◆ **WORK TO BE COMPLETED**: Below is a listing; copy all of it exactly.
........
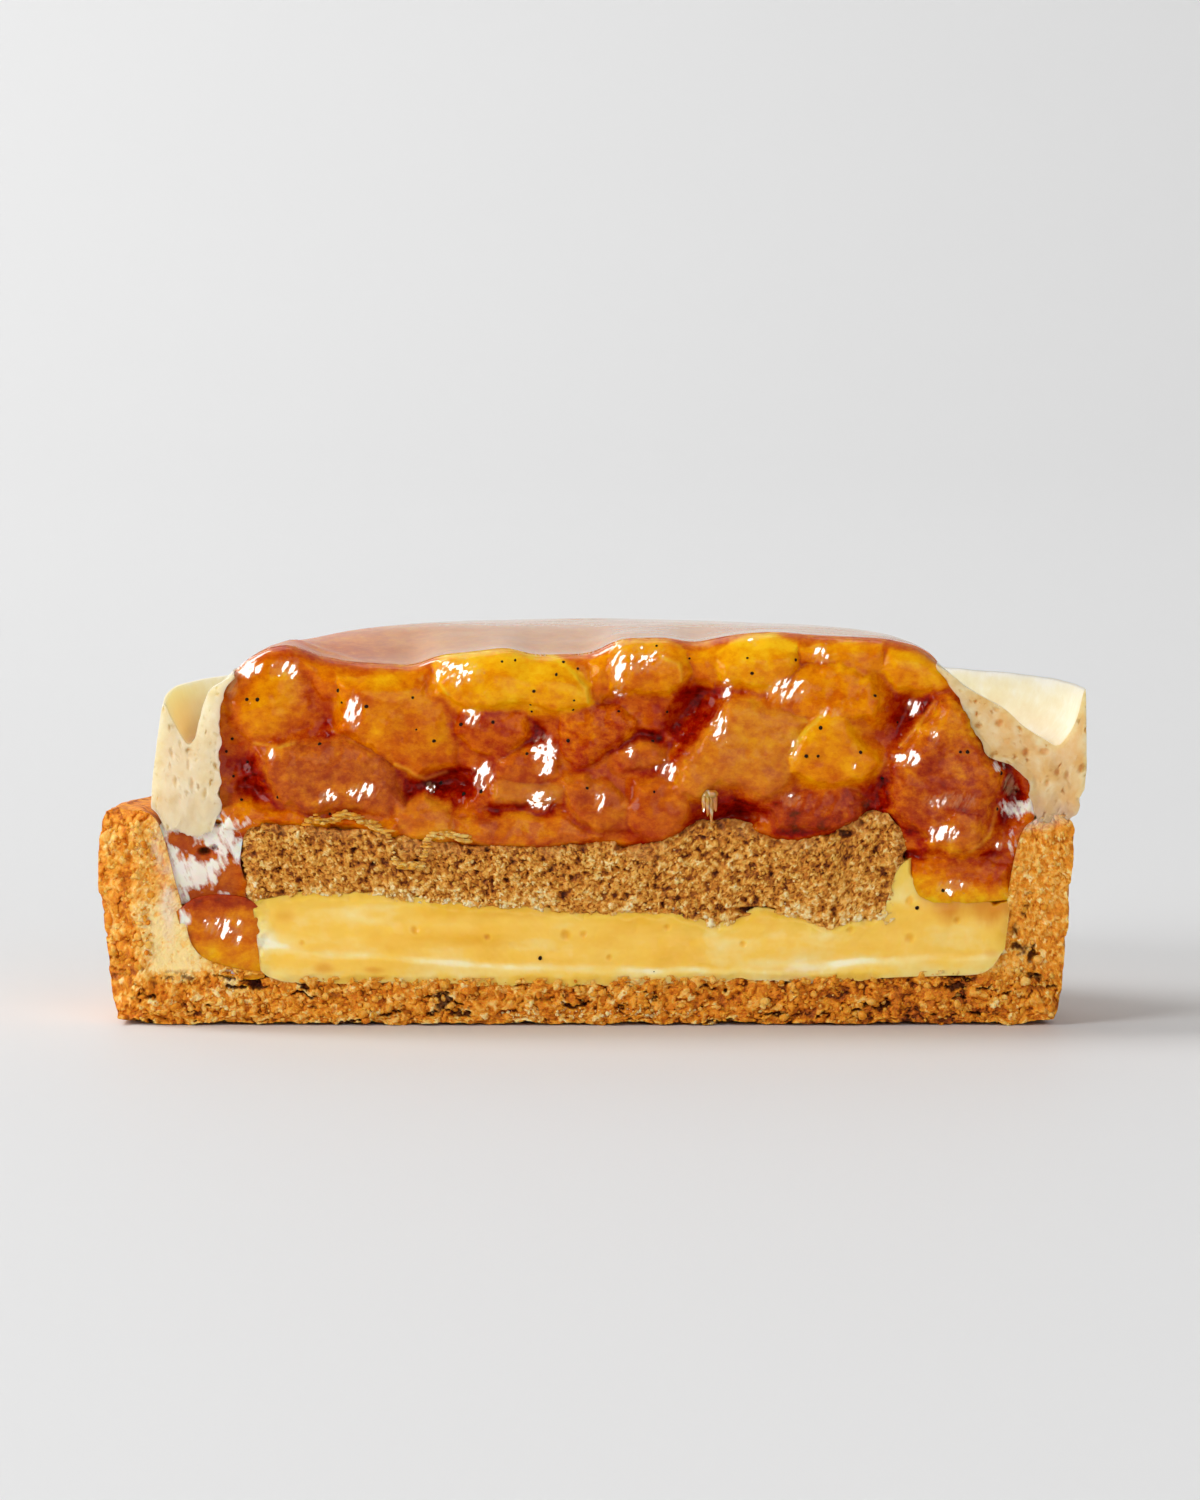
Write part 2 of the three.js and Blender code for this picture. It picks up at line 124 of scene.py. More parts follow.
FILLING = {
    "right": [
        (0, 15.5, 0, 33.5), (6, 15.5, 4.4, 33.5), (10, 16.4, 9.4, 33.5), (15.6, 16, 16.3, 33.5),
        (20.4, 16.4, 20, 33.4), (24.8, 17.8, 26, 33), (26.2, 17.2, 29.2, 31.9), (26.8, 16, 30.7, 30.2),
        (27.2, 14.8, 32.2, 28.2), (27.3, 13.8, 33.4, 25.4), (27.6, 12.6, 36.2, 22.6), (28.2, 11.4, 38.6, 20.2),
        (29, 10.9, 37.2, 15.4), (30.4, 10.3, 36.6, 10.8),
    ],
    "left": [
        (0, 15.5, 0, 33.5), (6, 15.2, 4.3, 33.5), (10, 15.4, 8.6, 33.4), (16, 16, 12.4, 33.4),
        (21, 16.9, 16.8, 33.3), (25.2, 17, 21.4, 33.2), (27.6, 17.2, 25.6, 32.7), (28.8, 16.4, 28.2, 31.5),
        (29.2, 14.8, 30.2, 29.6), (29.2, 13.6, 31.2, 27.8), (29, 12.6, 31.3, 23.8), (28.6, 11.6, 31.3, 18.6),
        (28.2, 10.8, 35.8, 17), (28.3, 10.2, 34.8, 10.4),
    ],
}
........
◆ **RESULT BELOW**:
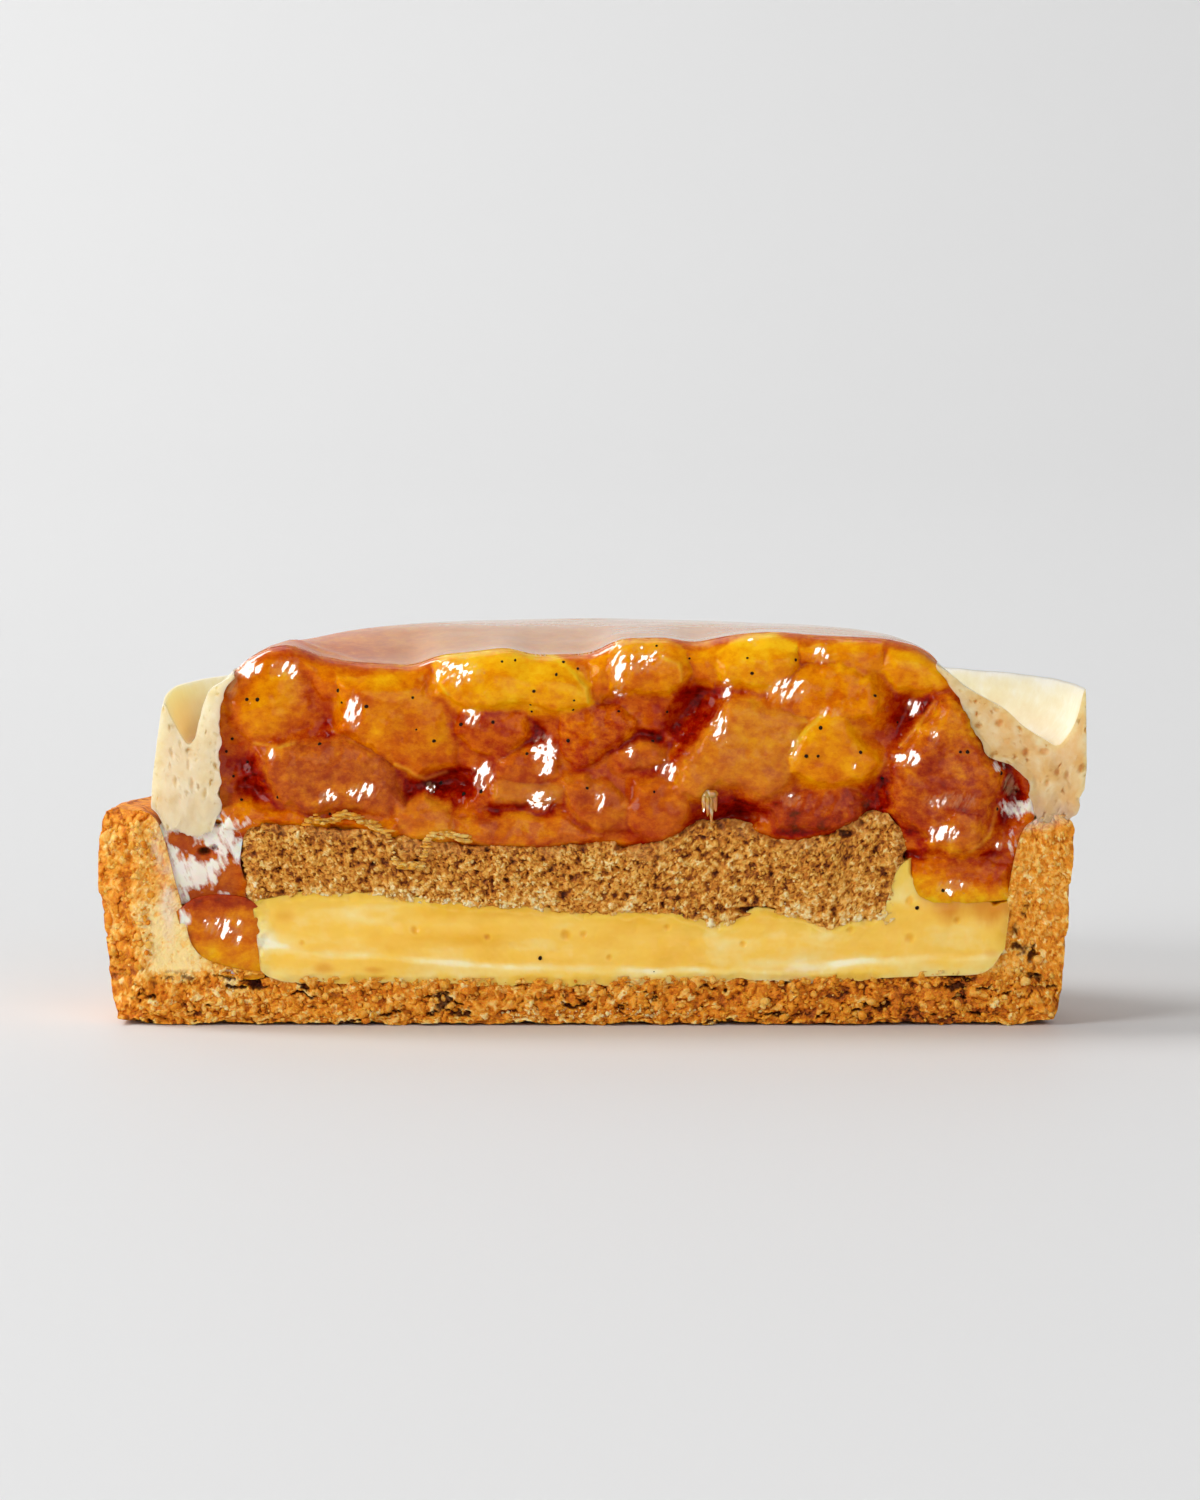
Write part 2 of the three.js and Blender code for this picture. It picks up at line 124 of scene.py. More parts follow.
FILLING = {
    "right": [
        (0, 15.5, 0, 33.5), (6, 15.5, 4.4, 33.5), (10, 16.4, 9.4, 33.5), (15.6, 16, 16.3, 33.5),
        (20.4, 16.4, 20, 33.4), (24.8, 17.8, 26, 33), (26.2, 17.2, 29.2, 31.9), (26.8, 16, 30.7, 30.2),
        (27.2, 14.8, 32.2, 28.2), (27.3, 13.8, 33.4, 25.4), (27.6, 12.6, 36.2, 22.6), (28.2, 11.4, 38.6, 20.2),
        (29, 10.9, 37.2, 15.4), (30.4, 10.3, 36.6, 10.8),
    ],
    "left": [
        (0, 15.5, 0, 33.5), (6, 15.2, 4.3, 33.5), (10, 15.4, 8.6, 33.4), (16, 16, 12.4, 33.4),
        (21, 16.9, 16.8, 33.3), (25.2, 17, 21.4, 33.2), (27.6, 17.2, 25.6, 32.7), (28.8, 16.4, 28.2, 31.5),
        (29.2, 14.8, 30.2, 29.6), (29.2, 13.6, 31.2, 27.8), (29, 12.6, 31.3, 23.8), (28.6, 11.6, 31.3, 18.6),
        (28.2, 10.8, 35.8, 17), (28.3, 10.2, 34.8, 10.4),
    ],
}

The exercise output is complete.